Opinion: Paleo debate: Should we eat like cavemen -- assuming we could?
During a visit this year to Greenland, I took a hike to a spot known as the suicide cliff, where more than 1,000 years ago, elderly Inuit people would throw themselves to their deaths when they had become more of a drag on their community than a contributor to it.
As sad and bygone as that phenomenon is, it might have a message for us, here and now, not just as a sociological matter, but as an issue to ponder when we consider the Paleo diet.
The Paleo diet?
This way of eating, with its emphasis on plenty of protein, especially animal protein, along with vegetables, surged in 2014 amid some studies that have been finding good weight-loss and health outcomes from lower-carb diets. Fats, perhaps even saturated fats, are not the dietary demon they used to be considered, some researchers and writers suggest. Paleo’s popularity superheated the debate—low-fat or low-carb?—that has been simmering ever since the peak of the Atkins diet. Renowned food writer Michael Pollan fired the first salvo of 2014 at the beginning of the year, with a treatise in Mother Jones on why Paleo was a bad idea, though his attack mischaracterized the diet in several ways.
One of the big beliefs of Paleo followers is that this way of eating is more natural to man, the way our cave-dwelling forefathers ate. And one of Pollan’s primary counterpoints was that it’s not at all clear that this represents the kind of food that prehistoric types found or chose. Even if it were, he pointed out, the composition of the meat consumed thousands of years ago, obtained via the hunting of wild animals who themselves browsed on largely uncontaminated plants, would surely have been far different from the meat from domesticated animals that we purchase today.
It will take many years for science to sort this out, if it ever really does. But as we enter a new year of argument over the two diet philosophies, one thing that we should take out of the debate is the whole question of what cavemen ate, even if we knew what it was and could eat that way. It’s a fine topic for archaeologists to ponder, but it could lead us down the wrong path when we consider our own health. No matter which camp an opinionated foodie is in, it includes a presupposition that there is a historically “natural” diet, whether it’s meat or bread, raw or grilled, and that this is the optimal way for us to eat because it’s, well, natural, right?
What this kind of thinking overlooks is the possibility that what’s optimal for some outcomes might not be for others. We eat for longevity. Cavemen ate for survival—that is, to live long enough to reproduce and see offspring to the point where they could take care of themselves. Perhaps a diet that results in long life is the same as one that results in survival in prehistoric conditions—but perhaps not. Longevity for cavemen might have run counter to the actual survival of the group.
Sure, in those pre-Internet days, it was helpful to have a couple of wise elders around, who had encountered experiences that might be novel to others in the tribe, and remember ways of coping. But a large senior-citizen contingent would have slowed down a nomadic tribe and consumed more resources than it added to the group.
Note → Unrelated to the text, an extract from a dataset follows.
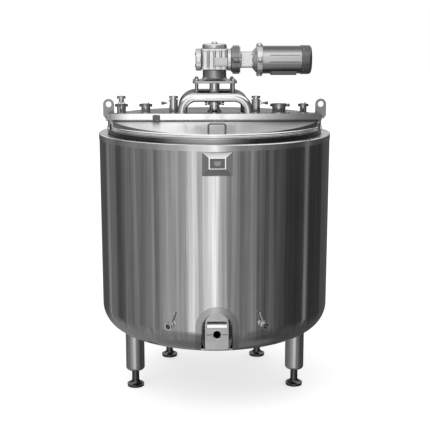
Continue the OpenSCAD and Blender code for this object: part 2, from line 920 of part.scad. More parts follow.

These days, we look for diets that will help us avoid heart disease, cancer and perhaps even Alzheimer’s. Caveman might not have lived long enough to worry about any of those diseases. If accidents or other dangers are far more likely to take a life than diseases associated with older ages, an optimal diet might be whatever helped a person avoid or survive those risks, rather than one that would result in lower blood pressure.